Required task —
Each entry below must be repeated word for word.

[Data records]
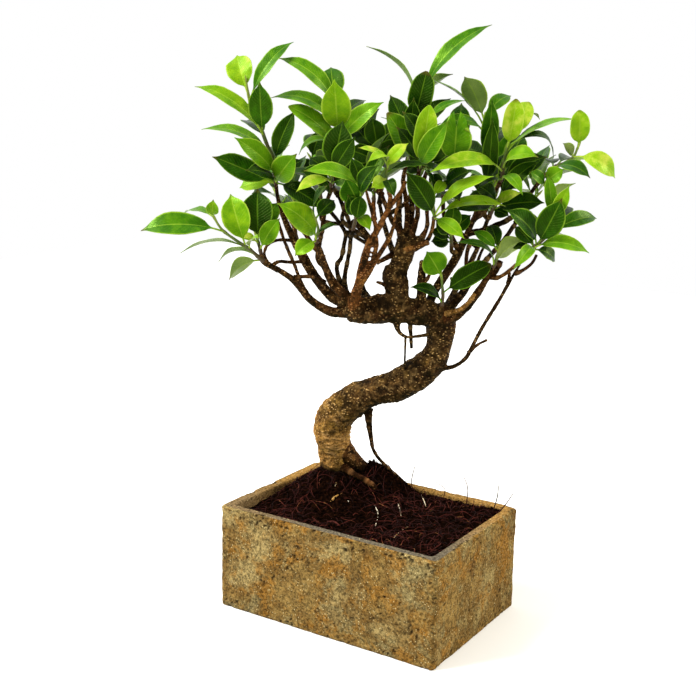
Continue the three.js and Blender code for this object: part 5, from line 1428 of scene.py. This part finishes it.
def bark_skin(names):
    """Thick wood grown together, with wrinkles, knobs and lenticels raised on it."""
    core = Shell()
    samples = []
    for name in names:
        made = stations(route_curve(name), route_thicknesses(name), TRUNK_STEP)
        core.add_tube(rings_of(made, TRUNK_SIDES))
        travelled = 0.0
        for i, station in enumerate(made):
            if i:
                travelled += float(np.linalg.norm(station[1] - made[i - 1][1]))
            samples.append([name, travelled, station])
    skin = remeshed(core.mesh("bark_core"), BARK_VOXEL)
    places = read_vertices(skin, "co") / MM
    normals = read_vertices(skin, "normal")
    tree = searchable([station[1] for _, _, station in samples])
    values = {"light": [], "rust": [], "pale": [], "hollow_shade_and_soil_dark": []}
    for i, (at, normal) in enumerate(zip(places, normals)):
        near = [samples[found[1]] for found in tree.find_n(at, 8)]
        name, travelled, station = min(near, key=lambda s: np.linalg.norm(at - s[2][1]) / s[2][5])
        travelled += float((at - station[1]) @ station[2])
        height, looks = bark_point(at, name, travelled, station)
        places[i] = at + normal * (height - BARK_SINK)
        for kept, value in zip(values.values(), looks):
            kept.append(value)
    skin.vertices.foreach_set("co", (places * MM).astype(np.float32).ravel())
    write_values(skin, values)
    return skin


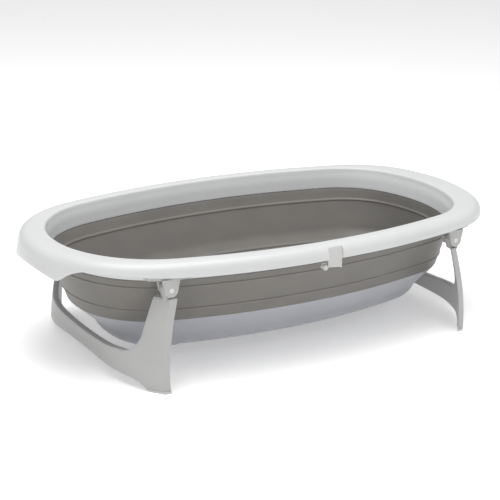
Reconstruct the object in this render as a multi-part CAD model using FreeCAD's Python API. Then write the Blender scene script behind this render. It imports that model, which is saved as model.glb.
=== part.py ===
"""Folding baby bathtub: rigid rim, soft folding wall, rigid tray and two folding leg frames.

Millimetres, +Z up, +X towards the foot end, floor at Z = 0.
"""
import FreeCAD, Part

import math
import os

from FreeCAD import Vector

# ---------------------------------------------------------------- driving dimensions
HANDLE_REACH = 430.0        # handle end of the rim, from the middle of the bowl
FOOT_REACH = 410.0          # foot end of the rim, from the middle of the bowl
RIM_HALF_WIDTH = 233.0
RIM_TOP = 206.0
SKIRT_BOTTOM = 183.0
HANDLE_BOTTOM = 164.0
HANDLE_HALF_SPAN = 95.0
RIM_WALL = 3.0
BOWL_TOP = 168.5            # where the rigid rim meets the soft wall
UPPER_HINGE = 158.0         # fold line under the rim
LOWER_HINGE = 111.0         # fold line above the tray
TRAY_TOP = 89.0             # where the soft wall meets the rigid tray
TRAY_BOTTOM = 24.0
TRAY_EDGE_RADIUS = 36.0
LINER_WALL = 1.4            # the soft wall's liner inside the tray
LINER_STEP = 1.0            # how far inside the wall's face the liner's lap over the tray's edge starts
LINER_LAP = 4.0             # how high that lap is
SOFT_WALL = 2.6
TRAY_WALL = 3.0
HINGE_BEAD = 1.2            # how far a fold line stands out of the wall
BRACKET_X = 273.0           # leg hinge, from the middle of the bowl
BRACKET_Y = 181.0
PIVOT_Z = 163.0
PIN_RADIUS = 4.0
PIN_CLEARANCE = 0.05
LEG_THICKNESS = 11.0
LEG_FOOT_OUT = 33.0         # how far a foot stands outside its hinge
LEG_BOW = 29.0              # how far the cross panel bows out past the hinges
LEG_HALF_WIDTH = 207.0
PAD_HEIGHT = 4.0
DRAIN_X = 215.0
DRAIN_RADIUS = 19.0
SEAT_FLANGE = 5.0           # how far the drain seat's flange reaches past the drain hole
SEAT_RECESS = 1.5           # the flange lies flush in a recess this deep
CLIP_X = 1.0
CLIP_WIDTH = 27.0

SHIFT_X = (HANDLE_REACH - FOOT_REACH) / 2   # puts the origin in the middle of the length


# ---------------------------------------------------------------- plan outlines
class Outline:
    """An egg-shaped plan outline of tangent arcs, the same on both sides of the X axis."""

    def __init__(self, half_width, foot, handle, side, foot_end, foot_corner, handle_end, handle_corner):
        self.half_width = half_width
        self.foot = foot
        self.handle = handle
        self.side = side
        self.foot_end = foot_end
        self.foot_corner = foot_corner
        self.handle_end = handle_end
        self.handle_corner = handle_corner

    def values(self):
        return (self.half_width, self.foot, self.handle, self.side,
                self.foot_end, self.foot_corner, self.handle_end, self.handle_corner)

    def inset(self, distance):
        """The parallel outline that far inside this one."""
        return Outline(*[value - distance for value in self.values()])

    def towards(self, other, share):
        """An outline part of the way from this one to another."""
        return Outline(*[a + (b - a) * share for a, b in zip(self.values(), other.values())])

    def wire(self, z):
        """The closed wire of this outline at a height."""
        side_centre = Vector(0, self.half_width - self.side, 0)
        foot_centre = Vector(self.foot - self.foot_end, 0, 0)
        handle_centre = Vector(self.handle_end - self.handle, 0, 0)
        foot_round = corner_centre(foot_centre, self.foot_end, side_centre, self.side, self.foot_corner, 1)
        handle_round = corner_centre(handle_centre, self.handle_end, side_centre, self.side,
                                     self.handle_corner, -1)
        foot_low = angle_of(foot_round - foot_centre)
        foot_high = angle_of(foot_round - side_centre)
        handle_high = angle_of(handle_round - side_centre)
        handle_low = angle_of(handle_round - handle_centre)
        arcs = [(foot_centre, self.foot_end, -foot_low, foot_low),
                (foot_round, self.foot_corner, foot_low, foot_high),
                (side_centre, self.side, foot_high, handle_high),
                (handle_round, self.handle_corner, handle_high, handle_low),
                (handle_centre, self.handle_end, handle_low, 2 * math.pi - handle_low)]
        for centre, radius, start, end in arcs[3:0:-1]:
            arcs.append((Vector(centre.x, -centre.y, 0), radius, -end, -start))
        return Part.Wire([arc_edge(centre, radius, start, end, z) for centre, radius, start, end in arcs])


def angle_of(vector):
    return math.atan2(vector.y, vector.x)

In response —
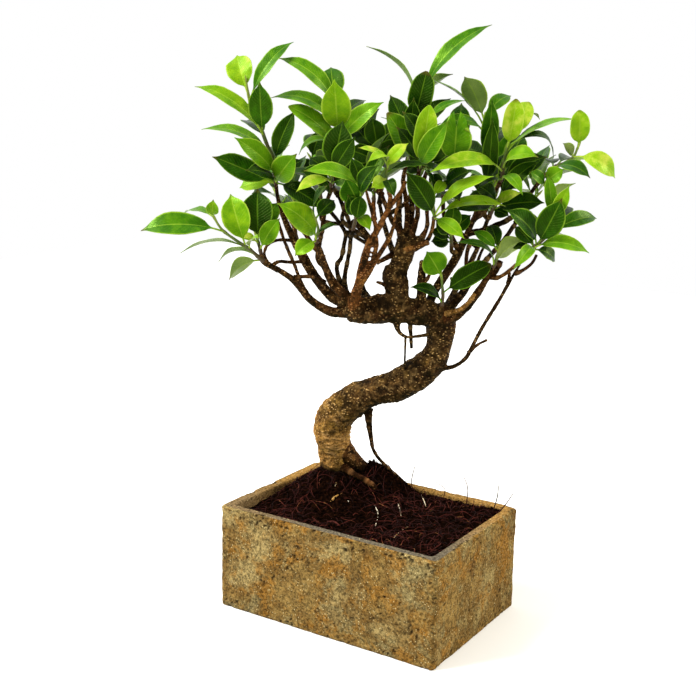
Continue the three.js and Blender code for this object: part 5, from line 1428 of scene.py. This part finishes it.
def bark_skin(names):
    """Thick wood grown together, with wrinkles, knobs and lenticels raised on it."""
    core = Shell()
    samples = []
    for name in names:
        made = stations(route_curve(name), route_thicknesses(name), TRUNK_STEP)
        core.add_tube(rings_of(made, TRUNK_SIDES))
        travelled = 0.0
        for i, station in enumerate(made):
            if i:
                travelled += float(np.linalg.norm(station[1] - made[i - 1][1]))
            samples.append([name, travelled, station])
    skin = remeshed(core.mesh("bark_core"), BARK_VOXEL)
    places = read_vertices(skin, "co") / MM
    normals = read_vertices(skin, "normal")
    tree = searchable([station[1] for _, _, station in samples])
    values = {"light": [], "rust": [], "pale": [], "hollow_shade_and_soil_dark": []}
    for i, (at, normal) in enumerate(zip(places, normals)):
        near = [samples[found[1]] for found in tree.find_n(at, 8)]
        name, travelled, station = min(near, key=lambda s: np.linalg.norm(at - s[2][1]) / s[2][5])
        travelled += float((at - station[1]) @ station[2])
        height, looks = bark_point(at, name, travelled, station)
        places[i] = at + normal * (height - BARK_SINK)
        for kept, value in zip(values.values(), looks):
            kept.append(value)
    skin.vertices.foreach_set("co", (places * MM).astype(np.float32).ravel())
    write_values(skin, values)
    return skin


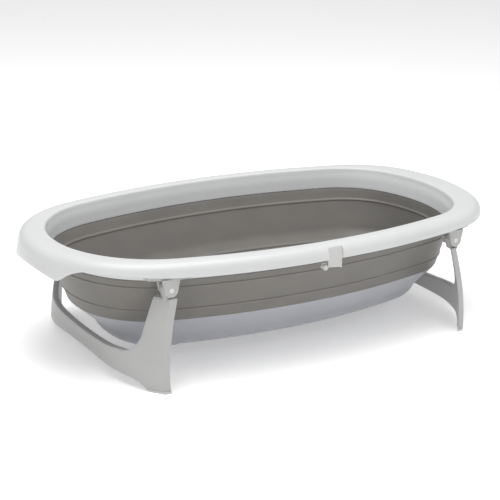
Reconstruct the object in this render as a multi-part CAD model using FreeCAD's Python API. Then write the Blender scene script behind this render. It imports that model, which is saved as model.glb.
=== part.py ===
"""Folding baby bathtub: rigid rim, soft folding wall, rigid tray and two folding leg frames.

Millimetres, +Z up, +X towards the foot end, floor at Z = 0.
"""
import FreeCAD, Part

import math
import os

from FreeCAD import Vector

# ---------------------------------------------------------------- driving dimensions
HANDLE_REACH = 430.0        # handle end of the rim, from the middle of the bowl
FOOT_REACH = 410.0          # foot end of the rim, from the middle of the bowl
RIM_HALF_WIDTH = 233.0
RIM_TOP = 206.0
SKIRT_BOTTOM = 183.0
HANDLE_BOTTOM = 164.0
HANDLE_HALF_SPAN = 95.0
RIM_WALL = 3.0
BOWL_TOP = 168.5            # where the rigid rim meets the soft wall
UPPER_HINGE = 158.0         # fold line under the rim
LOWER_HINGE = 111.0         # fold line above the tray
TRAY_TOP = 89.0             # where the soft wall meets the rigid tray
TRAY_BOTTOM = 24.0
TRAY_EDGE_RADIUS = 36.0
LINER_WALL = 1.4            # the soft wall's liner inside the tray
LINER_STEP = 1.0            # how far inside the wall's face the liner's lap over the tray's edge starts
LINER_LAP = 4.0             # how high that lap is
SOFT_WALL = 2.6
TRAY_WALL = 3.0
HINGE_BEAD = 1.2            # how far a fold line stands out of the wall
BRACKET_X = 273.0           # leg hinge, from the middle of the bowl
BRACKET_Y = 181.0
PIVOT_Z = 163.0
PIN_RADIUS = 4.0
PIN_CLEARANCE = 0.05
LEG_THICKNESS = 11.0
LEG_FOOT_OUT = 33.0         # how far a foot stands outside its hinge
LEG_BOW = 29.0              # how far the cross panel bows out past the hinges
LEG_HALF_WIDTH = 207.0
PAD_HEIGHT = 4.0
DRAIN_X = 215.0
DRAIN_RADIUS = 19.0
SEAT_FLANGE = 5.0           # how far the drain seat's flange reaches past the drain hole
SEAT_RECESS = 1.5           # the flange lies flush in a recess this deep
CLIP_X = 1.0
CLIP_WIDTH = 27.0

SHIFT_X = (HANDLE_REACH - FOOT_REACH) / 2   # puts the origin in the middle of the length


# ---------------------------------------------------------------- plan outlines
class Outline:
    """An egg-shaped plan outline of tangent arcs, the same on both sides of the X axis."""

    def __init__(self, half_width, foot, handle, side, foot_end, foot_corner, handle_end, handle_corner):
        self.half_width = half_width
        self.foot = foot
        self.handle = handle
        self.side = side
        self.foot_end = foot_end
        self.foot_corner = foot_corner
        self.handle_end = handle_end
        self.handle_corner = handle_corner

    def values(self):
        return (self.half_width, self.foot, self.handle, self.side,
                self.foot_end, self.foot_corner, self.handle_end, self.handle_corner)

    def inset(self, distance):
        """The parallel outline that far inside this one."""
        return Outline(*[value - distance for value in self.values()])

    def towards(self, other, share):
        """An outline part of the way from this one to another."""
        return Outline(*[a + (b - a) * share for a, b in zip(self.values(), other.values())])

    def wire(self, z):
        """The closed wire of this outline at a height."""
        side_centre = Vector(0, self.half_width - self.side, 0)
        foot_centre = Vector(self.foot - self.foot_end, 0, 0)
        handle_centre = Vector(self.handle_end - self.handle, 0, 0)
        foot_round = corner_centre(foot_centre, self.foot_end, side_centre, self.side, self.foot_corner, 1)
        handle_round = corner_centre(handle_centre, self.handle_end, side_centre, self.side,
                                     self.handle_corner, -1)
        foot_low = angle_of(foot_round - foot_centre)
        foot_high = angle_of(foot_round - side_centre)
        handle_high = angle_of(handle_round - side_centre)
        handle_low = angle_of(handle_round - handle_centre)
        arcs = [(foot_centre, self.foot_end, -foot_low, foot_low),
                (foot_round, self.foot_corner, foot_low, foot_high),
                (side_centre, self.side, foot_high, handle_high),
                (handle_round, self.handle_corner, handle_high, handle_low),
                (handle_centre, self.handle_end, handle_low, 2 * math.pi - handle_low)]
        for centre, radius, start, end in arcs[3:0:-1]:
            arcs.append((Vector(centre.x, -centre.y, 0), radius, -end, -start))
        return Part.Wire([arc_edge(centre, radius, start, end, z) for centre, radius, start, end in arcs])


def angle_of(vector):
    return math.atan2(vector.y, vector.x)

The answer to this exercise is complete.